Section 5 National, Transnational, Global Perspectives
Modernism in the United States and Canada
Jutta Ernst
Introduction
As a multivalent term that either denotes a contemporary phenomenon regardless of time and place or, in a more specific sense, relates to a period of paradigmatic shifts in Western cultures (Gove 1986, 1452), "modern" and its derivatives have spurred the scholarly debates for more than a century now. Definitions and periodizations differ widely from discipline to discipline and vary even within individual fields. In literary and cultural studies there is a broad consensus that around 1900 major changes made themselves felt in Europe and North America—among them technological advances and the development of cosmopolitan centers—and that these, in turn, made artists look for new topics and innovative modes of representation. Nevertheless, continental European scholars on the one hand and British and North American scholars on the other hand tend to prefer different terms and partitions of cultural history. Whereas the former speak of "the modern," an entity that includes symbolism, aestheticism, and naturalism, or of "the avantgarde," often referring to Futurism, Dadaism, or expressionism, British and North American scholars usually employ the designation "modernism," having in mind a period that starts slightly later than "the modern" and encompasses influential movements like imagism or Vorticism. In short, "One of the major obstacles encountered by critics of Modernism, particularly by comparatists, is the semantic confusion generated by the term itself" (Chefdor 1986, 1; see also Eysteinsson 1990, 6).

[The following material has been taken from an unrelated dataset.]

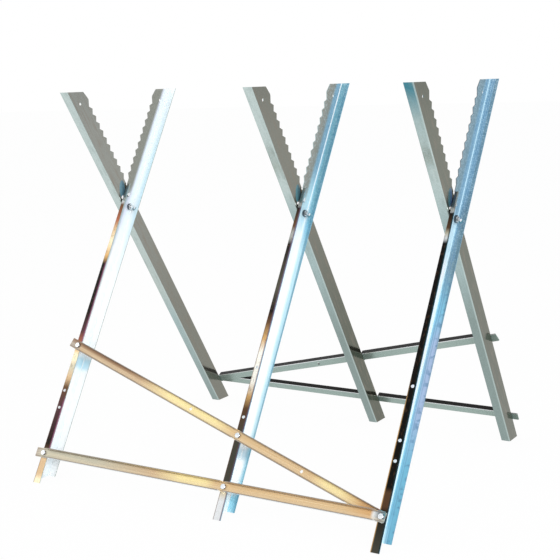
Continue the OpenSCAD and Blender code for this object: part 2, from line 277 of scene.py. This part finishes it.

But even if the term can be agreed upon, conceptualizations of modernism vary with respect to its beginning and ending, its geographical point of origin, its defining qualitative features, as well as to its major representatives. Frank Kermode has reacted to this conundrum by proposing the plural form modernisms (Kermode 1967, 93) and by stressing the idea of dynamic concepts (Kermode 1968, 28). Along the same lines, Joseph N. Riddel argues: "Modernism is another name for some moment of transition, or for the unnameable and uncanny, an apparently stable term for an instability" (Riddel 1996, 124).

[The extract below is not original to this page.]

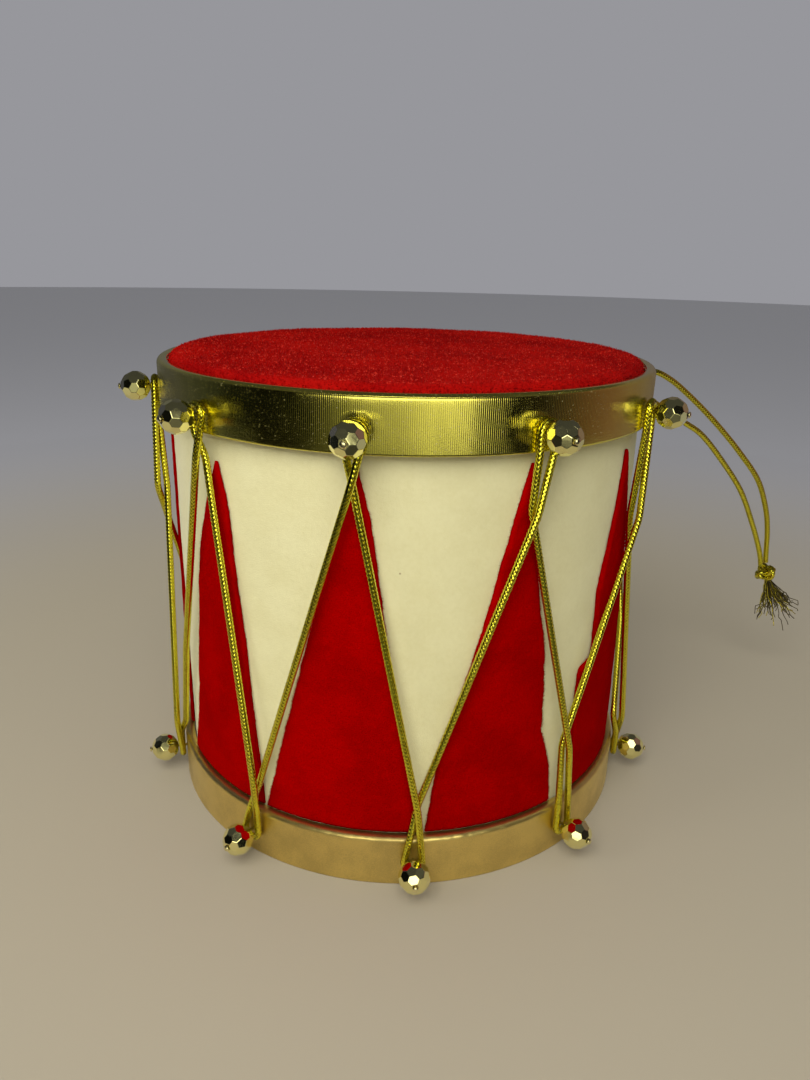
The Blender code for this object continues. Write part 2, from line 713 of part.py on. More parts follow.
def build():
    clear_scene()
    top_holes = hole_cutter("top_pin_holes", TOP_PINS, TOP_PIN_Z)
    bottom_holes = hole_cutter("bottom_pin_holes", BOTTOM_PINS, BOTTOM_PIN_Z)

    core = turned("foam_core", disc_outline(CORE_RADIUS, CORE_BOTTOM, CORE_TOP), "foam")
    combine(core, 'DIFFERENCE', top_holes, bottom_holes)
    wrap = turned("cream_wrap", tube_outline(WRAP_INNER, WRAP_OUTER, BASE_CARD_BOTTOM, CORE_TOP),
                  "cream_velvet")
    combine(wrap, 'DIFFERENCE', top_holes, bottom_holes)
    turned("base_card", disc_outline(CORE_RADIUS, BASE_CARD_BOTTOM,
                                     BASE_CARD_BOTTOM + BASE_CARD_THICKNESS), "card")
    turned("base_cloth", disc_outline(WRAP_OUTER, 0.0, BASE_CLOTH_THICKNESS), "red_velvet")

    pad = head_outline(HEAD_CLOTH_THICKNESS + CLEARANCE, HEAD_BOTTOM)
    turned("head_pad", pad + [(0, HEAD_BOTTOM)], "foam")
    cloth_inside = head_outline(HEAD_CLOTH_THICKNESS, HEAD_BOTTOM)
    turned("head_cloth", head_outline(0.0, HEAD_BOTTOM) + cloth_inside[::-1], "head_velvet")

    top_pins = hoop_pins("top_pins", TOP_PINS, TOP_PIN_Z)
    bottom_pins = hoop_pins("bottom_pins", BOTTOM_PINS, BOTTOM_PIN_Z)
    for place, bottom, top, pins, holes in (
            ("upper", UPPER_HOOP_BOTTOM, DRUM_HEIGHT, top_pins, top_holes),
            ("lower", 0.0, LOWER_HOOP_HEIGHT, bottom_pins, bottom_holes)):
        fold = RIBBON_THICKNESS + CLEARANCE
        band = turned(place + "_pin_band",
                      tube_outline(BAND_INNER, BAND_OUTER, bottom + fold, top - fold), "card")
        ribbon = turned(place + "_hoop_ribbon", ribbon_outline(bottom, top), "gold_ribbon")
        combine(band, 'UNION', pins)
        combine(ribbon, 'DIFFERENCE', holes)

    for index in range(PIN_COUNT):
        edges = FRONT_PANELS.get(index) or shared_panel(index)
        red_panel("red_panel_%02d" % (index + 1), edges)

    bead = bead_mesh()
    add_beads("bead_top", TOP_PINS, TOP_PIN_Z, bead)
    add_beads("bead_bottom", BOTTOM_PINS, BOTTOM_PIN_Z, bead)
    bpy.data.meshes.remove(bead)

    add_lacing()
    add_hanger()


build()
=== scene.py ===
# %% [markdown]
# # A small hanging drum
# This notebook dresses the CAD model of an ornament drum: a foam cylinder in
# flocked velvet, closed by a padded head, with two ribbon hoops, twenty beaded
# pins, one zigzag cord and a hanging loop. The CAD model gives every size and
# every joint. Each cell makes one piece or one finish and puts it in that frame.

# %% Load the frame
import json
import math

import bpy
import bmesh
import numpy as np
from mathutils import Matrix, Vector, noise

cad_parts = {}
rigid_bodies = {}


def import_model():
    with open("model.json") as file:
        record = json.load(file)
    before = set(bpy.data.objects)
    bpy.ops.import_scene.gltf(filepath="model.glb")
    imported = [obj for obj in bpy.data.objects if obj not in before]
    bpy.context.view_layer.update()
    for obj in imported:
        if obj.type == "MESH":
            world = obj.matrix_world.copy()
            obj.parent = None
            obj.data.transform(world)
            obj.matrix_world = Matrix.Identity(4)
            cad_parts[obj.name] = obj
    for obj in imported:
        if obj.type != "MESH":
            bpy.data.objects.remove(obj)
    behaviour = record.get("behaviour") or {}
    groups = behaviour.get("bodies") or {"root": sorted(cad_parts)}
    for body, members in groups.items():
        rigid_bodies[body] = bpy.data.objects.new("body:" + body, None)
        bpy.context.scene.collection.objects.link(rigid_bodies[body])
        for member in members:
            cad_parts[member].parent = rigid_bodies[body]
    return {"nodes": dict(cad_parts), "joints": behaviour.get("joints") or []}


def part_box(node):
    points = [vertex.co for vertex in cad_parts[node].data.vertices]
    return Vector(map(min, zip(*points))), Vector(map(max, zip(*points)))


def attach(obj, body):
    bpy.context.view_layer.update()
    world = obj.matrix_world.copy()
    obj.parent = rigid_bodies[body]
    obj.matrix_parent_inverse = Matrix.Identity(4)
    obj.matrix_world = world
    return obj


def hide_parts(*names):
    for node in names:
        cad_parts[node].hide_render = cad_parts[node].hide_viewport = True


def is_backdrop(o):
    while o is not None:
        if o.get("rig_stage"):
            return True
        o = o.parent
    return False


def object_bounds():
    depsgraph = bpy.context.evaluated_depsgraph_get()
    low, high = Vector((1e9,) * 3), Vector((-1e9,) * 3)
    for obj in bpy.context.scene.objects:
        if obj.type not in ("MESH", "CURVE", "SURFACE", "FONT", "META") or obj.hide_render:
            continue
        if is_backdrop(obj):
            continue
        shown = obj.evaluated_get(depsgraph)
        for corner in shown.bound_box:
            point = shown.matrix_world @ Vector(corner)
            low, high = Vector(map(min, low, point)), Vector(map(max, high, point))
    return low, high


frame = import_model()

CAD_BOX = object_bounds()

# %% [markdown]
# ## The camera
# The camera stands where the photograph was taken: close in front, a little
# above the head, tilted down by about twenty degrees. A photograph's focal
# length in pixels over its height gives the lens for Blender's 36 mm sensor.

# %% Camera
PHOTO_HEIGHT = 1080
FOCAL_PIXELS = 811.0
SENSOR_MM = 36.0
CAMERA_PLACE = Vector((0.0, -0.2301, 0.1505))
CAMERA_DOWN = math.radians(19.71)
CAMERA_RIGHT = math.radians(0.17)
CAMERA_ROLL = math.radians(1.32)
CAMERA_NEAR = 0.005


def linked(name, data):
    """A new object in the scene."""
    made = bpy.data.objects.new(name, data)
    bpy.context.scene.collection.objects.link(made)
    return made


def make_camera():
    ahead = Vector((math.sin(CAMERA_RIGHT) * math.cos(CAMERA_DOWN),
                    math.cos(CAMERA_RIGHT) * math.cos(CAMERA_DOWN), -math.sin(CAMERA_DOWN)))
    level = ahead.cross(Vector((0, 0, 1))).normalized()
    upright = level.cross(ahead)
    across = level * math.cos(CAMERA_ROLL) + upright * math.sin(CAMERA_ROLL)
    up = upright * math.cos(CAMERA_ROLL) - level * math.sin(CAMERA_ROLL)
    turn = Matrix((across, up, -ahead)).transposed()
    data = bpy.data.cameras.new("camera")
    data.sensor_width = SENSOR_MM
    data.lens = FOCAL_PIXELS / PHOTO_HEIGHT * SENSOR_MM
    data.clip_start = CAMERA_NEAR
    camera = linked("camera", data)
    camera.matrix_world = Matrix.Translation(CAMERA_PLACE) @ turn.to_4x4()
    bpy.context.scene.camera = camera
    return camera


camera = make_camera()
print("lens", round(camera.data.lens, 2), "mm")

# %% [markdown]
# ## Node trees as sums
# Materials and Geometry Nodes trees are easier to read as sums than as wiring.
# A Wire is one output of a node, and adding or multiplying it makes the Math
# node. A Board makes every other node, from its type, settings and sockets.

# %% Wires and boards


class Wire:
    """One output of a node, which can be used in a sum."""

    def __init__(self, board, output):
        self.board = board
        self.output = output

    def __getitem__(self, name):
        return Wire(self.board, self.output.node.outputs[name])

    def __add__(self, other):
        return self.board.math("ADD", self, other)

    def __radd__(self, other):
        return self.board.math("ADD", other, self)

    def __sub__(self, other):
        return self.board.math("SUBTRACT", self, other)

    def __rsub__(self, other):
        return self.board.math("SUBTRACT", other, self)

    def __mul__(self, other):
        return self.board.math("MULTIPLY", self, other)

    def __rmul__(self, other):
        return self.board.math("MULTIPLY", other, self)

    def __truediv__(self, other):
        return self.board.math("DIVIDE", self, other)

    def __pow__(self, other):
        return self.board.math("POWER", self, other)

    def __gt__(self, other):
        return self.board.math("GREATER_THAN", self, other)

    def cos(self):
        return self.board.math("COSINE", self)

    def sin(self):
        return self.board.math("SINE", self)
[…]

The problem of naming and thereby trying to grasp a complex, fluctuant cultural phenomenon links scholars of modernism to its early practitioners. Initially, artists used the term "modern" in the sense of "contemporary" and, for want of a better name, referred to their group and its thrust of renewal simply as "novel." Thus, in her 1917 Tendencies in Modern American Poetry, American poet Amy Lowell speaks of the "New Movement" (Lowell 1971 [1917], 237, 343) and deplores: "This movement has as yet received no convenient designation. We, who are of it, naturally have not the proper perspective to see it in all its historic significance" (ibid., 237). Over the next ten years, however, "modern" and "modernist" came to designate an artistic epoch with controversially debated stylistic features. This is apparent from Laura Riding and Robert Graves's comment in their 1927 A Survey of Modernist Poetry: "May a poet write as a poet or must he write as a period? For modernism, in this perverted sense, likewise becomes a critical tyranny, increasing contemporary mannerisms in poetry instead of freeing the poet of obligation to conform to any particular set of literary theories" (Riding and Graves 1969 [1927], 155-56).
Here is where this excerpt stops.